とはいえ、そうした細かな点を差し引いても、「果つる底なき」は非常に読み応えのある傑作ミステリーであることに変わりはありません。銀行内部の描写のリアルさ、二転三転するスリリングな展開、魅力的な登場人物たち、そして社会の闇に鋭く切り込むテーマ性。池井戸潤作品のファンはもちろん、骨太なミステリーや企業小説を読みたいと考えている方には、ぜひ手に取っていただきたい一冊です。読後には、伊木の不屈の闘志と、彼が守り抜こうとしたものについて、深く考えさせられることでしょう。

まとめ

池井戸潤さんのデビュー作「果つる底なき」は、銀行という組織を舞台に、同期の謎の死の真相を追う主人公・伊木の孤独な戦いを描いた傑作ミステリーです。アナフィラキシーショックで死亡したとされる坂本が残した「これは貸しだからな」という言葉、そして彼にかけられた横領の疑い。伊木は、坂本の名誉のため、そして自身の信念のために、銀行や企業の深い闇へと切り込んでいきます。

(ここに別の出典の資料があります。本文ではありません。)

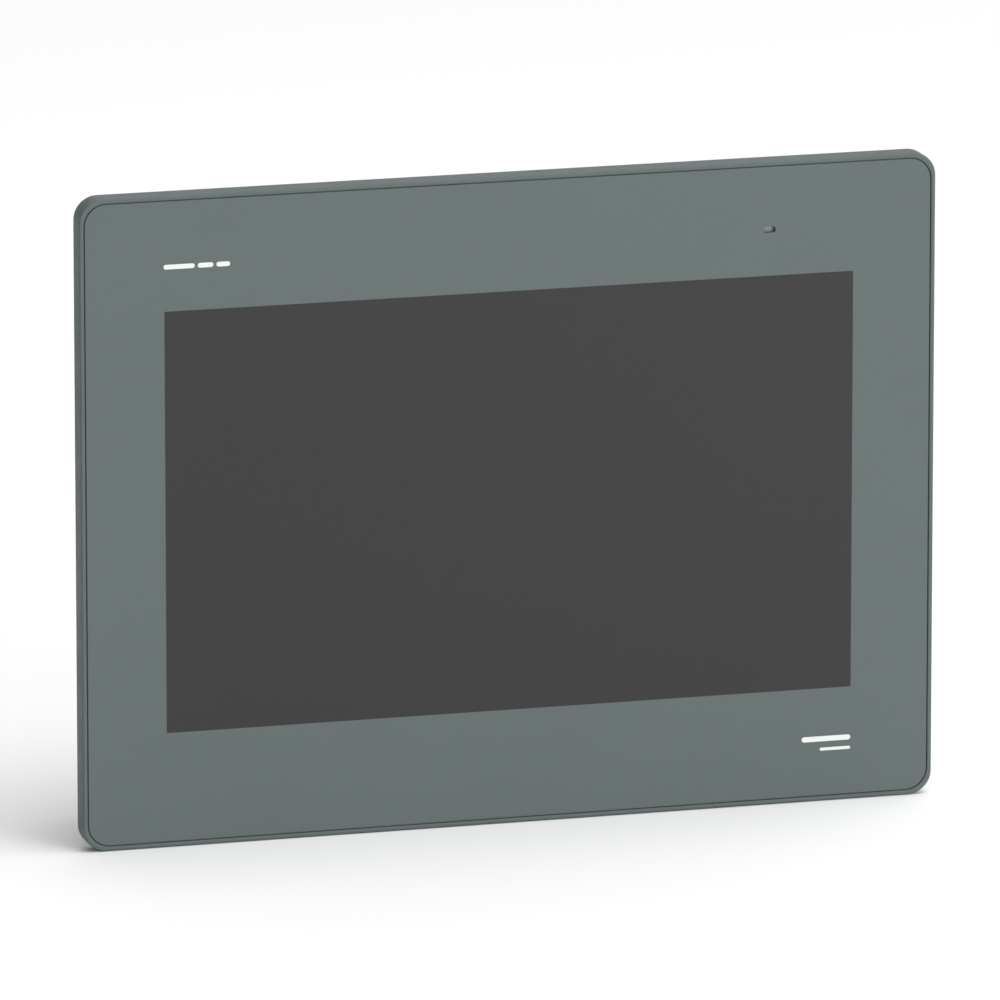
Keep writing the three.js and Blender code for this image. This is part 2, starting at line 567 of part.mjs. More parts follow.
function serialPort(x) {
  const y0 = onBoard;
  const flange = block(x - 15.4, x + 15.4, y0, y0 + 12.5, PORT_FACE + 1.0, PORT_FACE + 2.0);
  const body = block(x - 10, x + 10, y0, y0 + 11, PORT_FACE + 1.5, PORT_FACE + 12);
  const face = new THREE.Shape([
    new THREE.Vector2(-9.1, 4.1), new THREE.Vector2(-7.7, -4.1),
    new THREE.Vector2(7.7, -4.1), new THREE.Vector2(9.1, 4.1),
  ].reverse());
  const nose = slab(face, 0, 6).rotate([90, 0, 0]).translate([x, y0 + 6.25, PORT_FACE - 4.0]);
  const contact = (cx, cy) => rodZ(x + cx, y0 + 6.25 + cy, 0.5, PORT_FACE - 5, PORT_FACE - 1, 8);
  const contacts = [
    ...[-2, -1, 0, 1, 2].map((i) => contact(i * 2.76, 1.42)),
    ...[-1.5, -0.5, 0.5, 1.5].map((i) => contact(i * 2.76, -1.42)),
  ];
  const posts = [-12.5, 12.5].map((dx) => cut(
    rodZ(x + dx, y0 + 6.25, 2.4, PORT_FACE - 4.6, PORT_FACE + 1.5, 6),
    rodZ(x + dx, y0 + 6.25, 1.3, PORT_FACE - 5, PORT_FACE - 0.5, 10),
  ));
  return join(flange, body, cut(nose, ...contacts), ...posts);
}

node('serial_port', serialPort(-45), finish.platedSteel);
node('ethernet_port', modularSocket(5), finish.platedSteel);
node('usb_host_port', usbHostPort(36), finish.platedSteel);
node('usb_device_port', usbDevicePort(62), finish.platedSteel);
node('modular_serial_port', modularSocket(88), finish.blackPlastic);

// ---- power inlet and its pull-off plug --------------------------------------------------------
const pinPlaces = [-1, 0, 1].map((i) => PLUG.x + i * PLUG.pitch);

function powerInlet() {
  const mouth = BOX.bottom - 0.4;
  const shell = block(PLUG.x - 11, PLUG.x + 11, onBoard, PLUG.back + 1.2, mouth, mouth + 13);
  const half = PLUG.width / 2 + GAP;
  const cavity = block(
    PLUG.x - half, PLUG.x + half, PLUG.front - 0.4, PLUG.back + 0.4, mouth - 1, mouth + 11,
  );
  const y = (PLUG.front + PLUG.back) / 2;
  const pins = pinPlaces.map((x) => block(x - 0.5, x + 0.5, y - 0.5, y + 0.5, mouth + 2, mouth + 12));
  return join(cut(shell, cavity), ...pins);
}

function powerPlug() {
  const top = BOX.bottom - 0.4 + PLUG.engaged;
  const half = PLUG.width / 2;
  const body = block(PLUG.x - half, PLUG.x + half, PLUG.front, PLUG.back, PLUG.low, top);
  const rim = half + PLUG.gripRim;
  const grip = block(
    PLUG.x - rim, PLUG.x + rim, PLUG.front - PLUG.gripLip, PLUG.back + PLUG.gripLip, PLUG.low, PLUG.gripTop,
  );
  const y = (PLUG.front + PLUG.back) / 2;
  const wire = PLUG.wireHalf;
  const sockets = pinPlaces.map((x) => block(x - 0.9, x + 0.9, y - 0.9, y + 0.9, top - 9.4, top + 1));
  const wireHoles = pinPlaces.map((x) =>
    block(x - wire, x + wire, y - wire, y + wire, PLUG.low - 1, PLUG.low + 4));
  const screwHoles = pinPlaces.map((x) =>
    rodY(x, PLUG.screwHeight, PLUG.screwRadius + GAP, y + 0.5, PLUG.back + 2));
  return cut(join(body, grip), ...sockets, ...wireHoles, ...screwHoles);
}

function slottedScrew(radius, length, slotDepth) {
  const slot = block(-radius - 1, radius + 1, length - slotDepth, length + 1, -0.3, 0.3);
  return cut(rodY(0, 0, radius, 0, length), slot);
}

node('power_inlet', powerInlet(), finish.greenPlastic);
node('power_plug', powerPlug(), finish.greenPlastic);
const plugMiddle = (PLUG.front + PLUG.back) / 2;
pinPlaces.forEach((x, i) => node(
  `terminal_screw_${i + 1}`, slottedScrew(PLUG.screwRadius, PLUG.screwLength, 0.9), finish.screwSteel,
  panel, [x, plugMiddle + 0.8, PLUG.screwHeight],
));

// ---- case, chassis and board screws ------------------------------------------------------------
// A pan-head screw along Y: the underside of its head is at y = 0 and its head points to +Y.
function panScrew({ shank, head, headHeight }, length) {
  const profile = [
    [0, -length], [shank, -length], [shank, 0], [head, 0],
    [head, headHeight * 0.55], [head * 0.7, headHeight], [0, headHeight],
  ].map(([r, y]) => new THREE.Vector2(r, y));
  const arm = head * 0.55;
  const slot = shank * 0.25;
  return cut(
    solid(new THREE.LatheGeometry(profile, 12)),
    block(-arm, arm, headHeight * 0.45, headHeight + 1, -slot, slot),
    block(-slot, slot, headHeight * 0.45, headHeight + 1, -arm, arm),
  );
}

const chassisRear = CHASSIS.front + CHASSIS.thickness;
const screwSets = [
  { name: 'chassis_screw', places: CHASSIS_BOSSES, under: chassisRear + GAP, length: 8.0 },
  { name: 'case_screw', places: CASE_PILLARS, under: pillarSeat + GAP, length: 15.2 },
  { name: 'board_screw', places: BOARD_POSTS, under: BOARD.back + GAP, length: 8.0 },
];
for (const { name, places, under, length } of screwSets) {
  places.forEach(([x, z], i) => node(
    `${name}_${i + 1}`, panScrew(M3, length), finish.screwSteel, panel, [x, under, z],
  ));
}

// ---- four fold-out clamps ------------------------------------------------------------------------
// Drawn around the clamp's screw: the arm lies along +X when folded in, and +Z is out of the housing.
function clampClaw() {
  const { reach, halfWidth, hubRadius, hubFront, armFront, back, padFront, padDepth, hole } = CLAMP;
  const hub = rodY(0, 0, hubRadius, hubFront, back, 16);
  const arm = block(0, reach, armFront, back, -halfWidth, halfWidth);
  const leg = block(reach - padDepth, reach, padFront, back, -halfWidth, halfWidth);
  return cut(join(hub, arm, leg), rodY(0, 0, hole, hubFront - 1, back + 1));
}

function clampSlider() {
  const front = CLAMP.back + GAP;
  const rear = front + 1.5;
  const washer = block(-4.6, 4.6, front, rear, -5.0, 4.4);
  const key = block(-1.2, 1.2, front, rear, CLAMP.bayFloor - 0.8, -4.5);
  return cut(join(washer, key), rodY(0, 0, CLAMP.hole, front - 1, rear + 1));
}

const clampHeadUnder = CLAMP.back + GAP + 1.5 + GAP;
const clampScrewSize = { shank: CLAMP.shank, head: CLAMP.headRadius, headHeight: CLAMP.headHeight };

for (const { name, x, z, turn } of clampPlaces) {
  const clamp = new THREE.Group();
  clamp.position.set(x, 0, z);
  clamp.rotation.y = turn;
  node(`clamp_claw_${name}`, clampClaw(), finish.platedSteel, clamp);
  node(`clamp_slider_${name}`, clampSlider(), finish.platedSteel, clamp);
  const screw = panScrew(clampScrewSize, clampHeadUnder - CLAMP.tip);
  node(`clamp_screw_${name}`, screw, finish.screwSteel, clamp, [0, clampHeadUnder, 0]);
  panel.add(clamp);
}

export default panel;
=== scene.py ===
import bpy
import bmesh
import json
import math
from mathutils import Matrix, Vector

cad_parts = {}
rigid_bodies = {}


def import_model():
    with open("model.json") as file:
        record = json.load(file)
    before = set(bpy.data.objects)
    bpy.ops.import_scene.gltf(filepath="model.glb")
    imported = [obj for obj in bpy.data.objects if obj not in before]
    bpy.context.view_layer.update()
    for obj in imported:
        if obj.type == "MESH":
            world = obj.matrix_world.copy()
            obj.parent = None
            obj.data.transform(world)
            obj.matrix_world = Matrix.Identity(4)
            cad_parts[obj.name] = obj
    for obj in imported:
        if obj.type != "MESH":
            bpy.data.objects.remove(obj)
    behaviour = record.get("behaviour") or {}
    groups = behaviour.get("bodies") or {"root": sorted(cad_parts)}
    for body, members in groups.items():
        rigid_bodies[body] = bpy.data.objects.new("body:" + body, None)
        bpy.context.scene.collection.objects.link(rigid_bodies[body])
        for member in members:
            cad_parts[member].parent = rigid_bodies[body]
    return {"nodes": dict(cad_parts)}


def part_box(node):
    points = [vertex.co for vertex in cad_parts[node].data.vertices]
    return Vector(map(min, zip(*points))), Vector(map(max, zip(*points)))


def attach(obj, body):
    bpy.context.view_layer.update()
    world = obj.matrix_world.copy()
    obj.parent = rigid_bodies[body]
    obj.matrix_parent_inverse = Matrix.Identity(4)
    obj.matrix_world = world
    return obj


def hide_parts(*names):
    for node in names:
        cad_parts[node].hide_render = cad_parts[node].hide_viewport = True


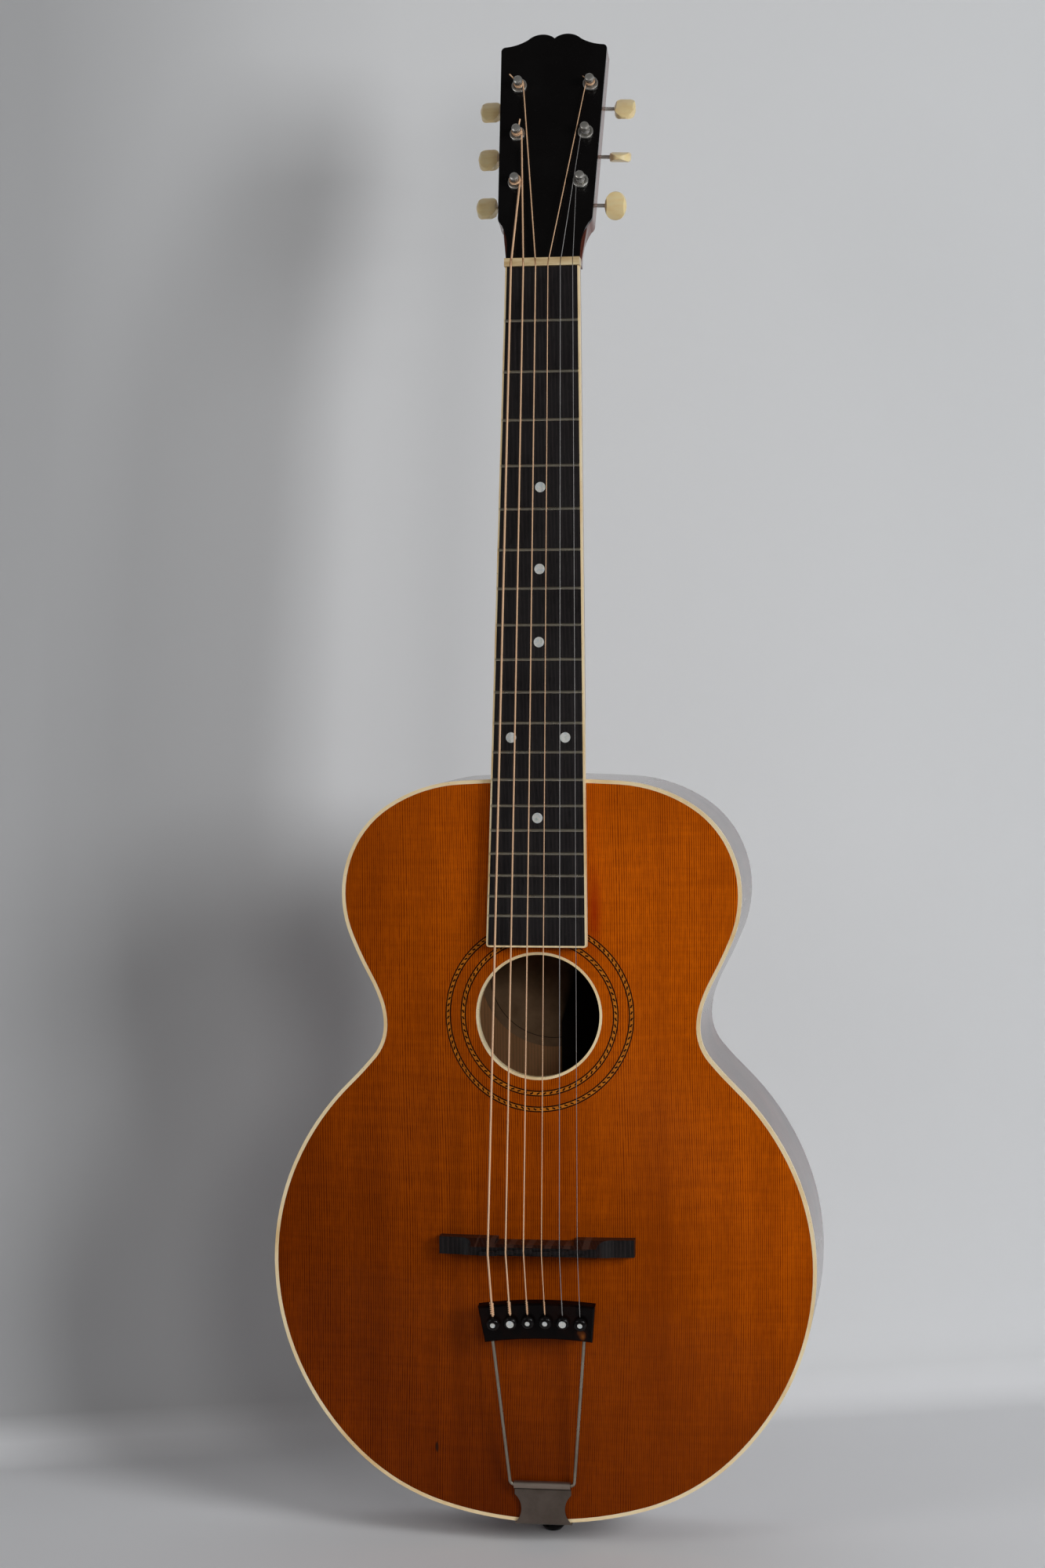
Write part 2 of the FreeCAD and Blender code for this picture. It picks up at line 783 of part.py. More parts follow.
def post():
    face, foot = head_thickness, gear_low()
    hub = -plate_thickness - side_gap
    points = [(0, foot), (post_foot_radius, foot), (post_foot_radius, hub), (post_radius, hub),
              (post_radius, face + post_waist_low), (post_waist_radius, face + post_waist_low),
              (post_waist_radius, face + post_waist_high), (post_radius, face + post_waist_high),
              (post_radius, face + post_rise), (0, face + post_rise)]
    return turned(points, V(0, 0, 0), front)


def gear_low():
    return -worm_axis_depth - gear_face / 2


def tooth_half_widths():
    """Half the width of a gear tooth at its root and at its tip."""
    middle = gear_tooth_share * pitch / 2
    slope = tan(radians(tooth_slope)) * gear_module
    return [(gear_radius - dedendum_share * gear_module, middle + slope * dedendum_share / 2),
            (gear_radius + addendum_share * gear_module, middle - slope * addendum_share)]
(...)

物語は、東京シリコンの粉飾決算、信越マテリアルの技術を巡る二都商事の陰謀へと繋がり、伊木は次々と現れる敵や、命の危険に晒されながらも真相へと迫ります。黒幕である山崎耕太の冷酷非情な計画と、それを実行する弟の存在。多くの犠牲者を出しながらも、伊木は不屈の闘志で立ち向かい、ついに事件の全貌を暴き、黒幕を追い詰めます。その過程は非常にスリリングで、ページをめくる手が止まりませんでした。

本作は、後の池井戸作品にも通じる組織と個人の対立というテーマを扱いながらも、よりサスペンス色が強く、人の死が多く描かれるなど、独特の雰囲気を持っています。デビュー作とは思えない完成度の高さと、社会の暗部を鋭く抉る視点には驚かされます。銀行ミステリー、企業小説、そして人間ドラマとしても楽しめる、読み応え十分な一冊です。